The Bible for First-time Angel Investors
By Ninie Verma, Content Associate, 1stCheque by Favcy
- Sometimes, we wish certain things in life had a cheat code. A fixed rulebook to follow so nothing ever went wrong.
- What is the holy grail cheat code for every first-time angel investor?
- In this week’s Angel Bytes we bring to you verses from the Bible of Angel Investors that every first-timer should memorize by heart.
Dear first-time angel investor,
You must be aware that the year 2021 was like no other for the Indian startup ecosystem — be it in the volume of fund inflow or the number of startups entering the coveted unicorn club.
Experts say that this momentum is likely to continue well into 2022 — and the value of angel investors in the ecosystem is only set to increase.
You are called ‘angel’ for a reason, no? Angel investors are the ones making early bets on startups, offering the venture wings to start flying.
In 2021, there were certainly a lot of positives for the angel investor community and an increase in their investments.
It feels good to see more and more people venturing out to start the investment journey of their lives. So this week, we go back to the basics.
What is the holy grail for every first-time angel investor? And what are some ‘angel investment’ verses they must swear by like it’s a Holy Book if they do not want to risk experiencing hell?
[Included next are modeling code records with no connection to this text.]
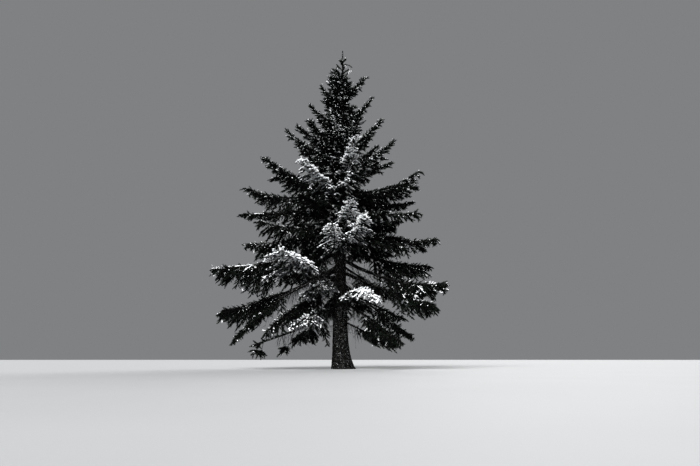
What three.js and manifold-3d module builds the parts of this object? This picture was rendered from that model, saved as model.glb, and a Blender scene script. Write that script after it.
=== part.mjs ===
// A Norway spruce that has grown in the open on a hilltop, 12 m tall, cut flat at ground level.
//
// Millimetres, +Z up. The origin is on the ground, at the middle of the trunk. The tree is seen from -Y, so +X is its
// right-hand side. A heading is an angle about +Z in degrees: 0 points along +X and 270 points at the viewer.
//
// The trunk stays whole to its tip. A low bough is a bare limb, and the mass of foliage on its end is a solid of its
// own. A high bough is foliage all the way, so its mass starts at the trunk and takes two side boughs with it.
import * as THREE from "three";
import { mergeVertices } from "three/addons/utils/BufferGeometryUtils.js";
import Module from "manifold-3d";

// The trunk
const TREE_HEIGHT = 12000;
const BASE_RADIUS = 276;
const TAPER_POWER = 1.05;
const LEADER_RADIUS = 7;
const FLARE = { reach: 42, height: 350 };
const ROOT_LOBES = [
  { heading: 4, reach: 170, width: 30 },
  { heading: 78, reach: 60, width: 26 },
  { heading: 140, reach: 45, width: 24 },
  { heading: 205, reach: 30, width: 26 },
  { heading: 262, reach: 75, width: 28 },
  { heading: 322, reach: 55, width: 22 },
];
const LOBE_HEIGHT = 330;
const SWAY = 72;
const TRUNK_SIDES = 16;
const TRUNK_RINGS = 13;

// Gaps between neighbours
const SEAT_GAP = 0.35;
const CLEARANCE = 5;
const WELD = 0.05;
const GROUND_CLEARANCE = 60;

// Limbs: the radius at the trunk grows with the reach, and the tip is a shoot
const LIMB_ROOT = { base: 9, perReach: 0.0112 };
const LIMB_TIP_RADIUS = 5;
const LIMB_SIDES = 6;
const LIMB_STEPS = 3;
const STEM_SIDES = 3;
const STEM_STEPS = 3;
const STEM_END = 0.95;

// Foliage: the stem between two sprays, the spread to the sides, the angles, and the toothed spray itself
const LOW_SPRAY_EVERY = 340;
const HIGH_SPRAY_EVERY = 620;
const SPREAD = { least: 260, share: 0.27, most: 1250 };
const SIDE_ANGLE = { inner: 66, outer: 36 };
const DIP_ANGLE = { inner: 46, outer: 8 };
const TWIG_FROM_LENGTH = 1050;
const TWIG_RADIUS = 18;
const TWIG_SPRAYS = [
  { from: 0.3, turn: 0, size: 0.7 },
  { from: 0.12, turn: 44, size: 0.5 },
];
const TRIES = [1, 0.75, 0.52];
const TEETH = [
  [0.3, 1],
  [0.42, 0.6],
  [0.68, 0.86],
];
const SPRAY = { width: 0.7, room: 0.72, thickness: 0.06, hang: 0.42, ridge: 0.8, sunk: 0.1 };
const TIP_SPRAY = { share: 0.32, most: 800 };
const FORK = { turns: [54, -54, 118, -118], shifts: [0, 10, -10], reach: 0.78, start: 60 };

// Low boughs with a bare limb: heading, foot height on the trunk, reach, height at half the reach, tip height, and the
// share of the reach that is bare.
const LOW_BOUGHS = {
  right_a: { heading: 20, foot: 4150, reach: 3400, waist: 3720, tip: 3650, bare: 0.34 },
  right_b: { heading: 345, foot: 3700, reach: 3550, waist: 2870, tip: 2660, bare: 0.44 },
  right_c: { heading: 333, foot: 3250, reach: 3300, waist: 2500, tip: 1900, bare: 0.56 },
  right_d: { heading: 8, foot: 2900, reach: 2450, waist: 1940, tip: 1020, bare: 0.5 },
  right_e: { heading: 317, foot: 2250, reach: 2450, waist: 1600, tip: 820, bare: 0.44 },
  left_a: { heading: 185, foot: 3900, reach: 4400, waist: 3500, tip: 3240, bare: 0.4 },
  left_b: { heading: 173, foot: 3450, reach: 4250, waist: 2450, tip: 1930, bare: 0.54 },
  left_c: { heading: 195, foot: 3050, reach: 3550, waist: 2400, tip: 820, bare: 0.56 },
  left_d: { heading: 212, foot: 2600, reach: 2750, waist: 2100, tip: 1020, bare: 0.24 },
  left_e: { heading: 204, foot: 1900, reach: 2900, waist: 1250, tip: 720, bare: 0.62 },
  front_a: { heading: 236, foot: 2800, reach: 3200, waist: 3150, tip: 3400, bare: 0.44 },
};

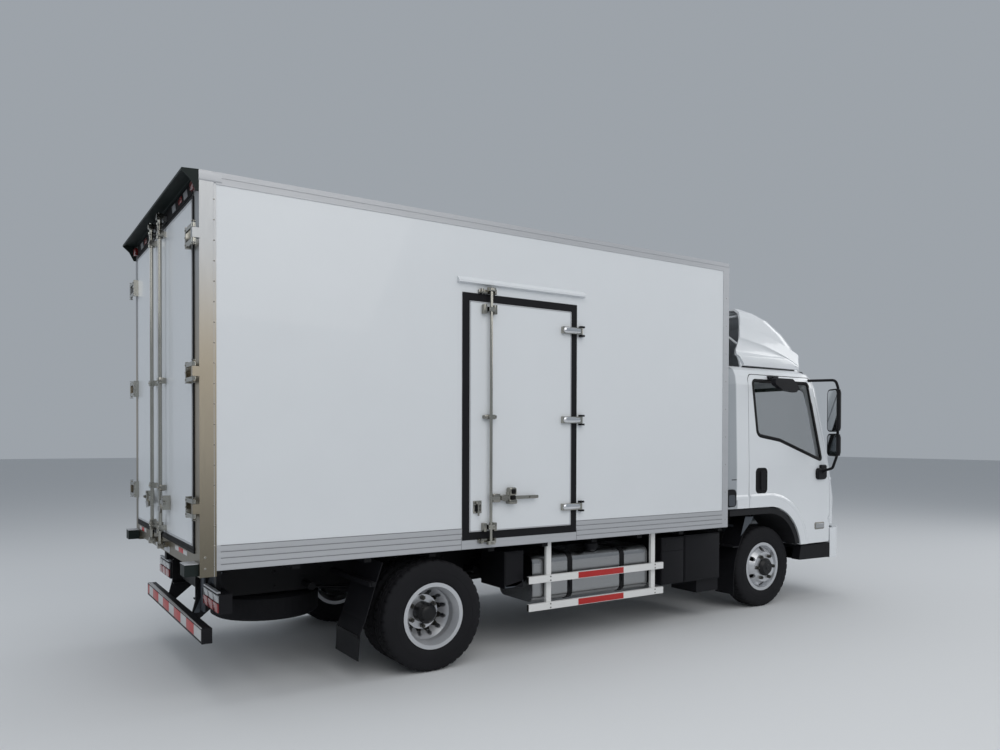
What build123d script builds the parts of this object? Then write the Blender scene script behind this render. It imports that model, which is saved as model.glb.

Let us start from the very beginning.
Mentally “write off” your investment as soon as you write the check.
We’re not saying you shouldn’t care for the investment. The idea is that nobody should invest money they cannot afford to lose. According to industry-standard metrics, only one out of every seven companies will succeed. With proper due research and a competent team behind the organisation, you can significantly raise this result—however, that number must still be considered. You should also avoid going all-in on a single company with your allocated funds for such investments. Write smaller checks to a greater number of organisations in order to cast a broader net for a possibly significant return.
When considering an investment in a startup, conduct more due diligence on the people behind it than the idea or product itself.
It’s the company’s founders and executives who are going to see the concept become a reality, grow sales and profits, keep margins in line, and maintain a motivated and capable workforce.
Hello, you must still perform exhaustive due diligence on the business.
In addition to the above-mentioned people's due diligence, you should educate yourself on as many aspects of the business, industry, competitors, and hazards as possible to help improve your chances of success. You must 'look under the hood' on as many aspects of the business as you can comprehend in order to be truly comfortable when it comes time to write the check.
Diversify! Diversify! Diversify!
If only we got a dollar for every time we have emphasized this in the Angel Bytes section…….. maybe we could have renamed the section Angel Bytes with an Angel Investor! ;)
The key to reducing the risk and hitting a home run is diversifying your portfolio ! Read all about it here!
An angel investor must also be an angel of an asset, not a liability.
What resources do you have to offer? What kinds of doors can you open? What resources do you have at your disposal to assist them? This not only protects your investment but may also open new possibilities for you. You could wind up aiding the firm enough that you can negotiate some alternatives or remuneration for yourself in exchange for your help.
Understand the Industry!
Before you invest, it is important that you have knowledge about the industry. Proper research can help in risk mitigation. This means you want to dedicate proper time to tracking trends, researching sectors, and forecasting the next boom. When deciding to become an angel investor, market research is critical, and it certainly pays to devote time early on to learn about the history and future of a certain sector.
Your time is valuable, too!
In an attempt to be an angel investor that contributes his 100%, Spending half of your week fretting about a firm that isn't going anywhere is a waste of time. Helping portfolio companies, ironically, saves time if you manage your inclinations — founders are the busiest people alive! The five minutes you spend creating one email for your best company in order to obtain an introduction to one major client - those are the things that count!
The Final Verses
You’ve got to trust us. We follow the ups and downs of angel investing for a living. These are some principles, which, if you commit to heart, will prove to be great for your angel investment journey. The best-performing startups tend to have angels who are dedicated and easy.
Lastly, being an angel investor may be a rewarding and hazardous experience. You'll have a far better chance of success if you study as much as you can about the process ahead of time. This Bible is always here to help.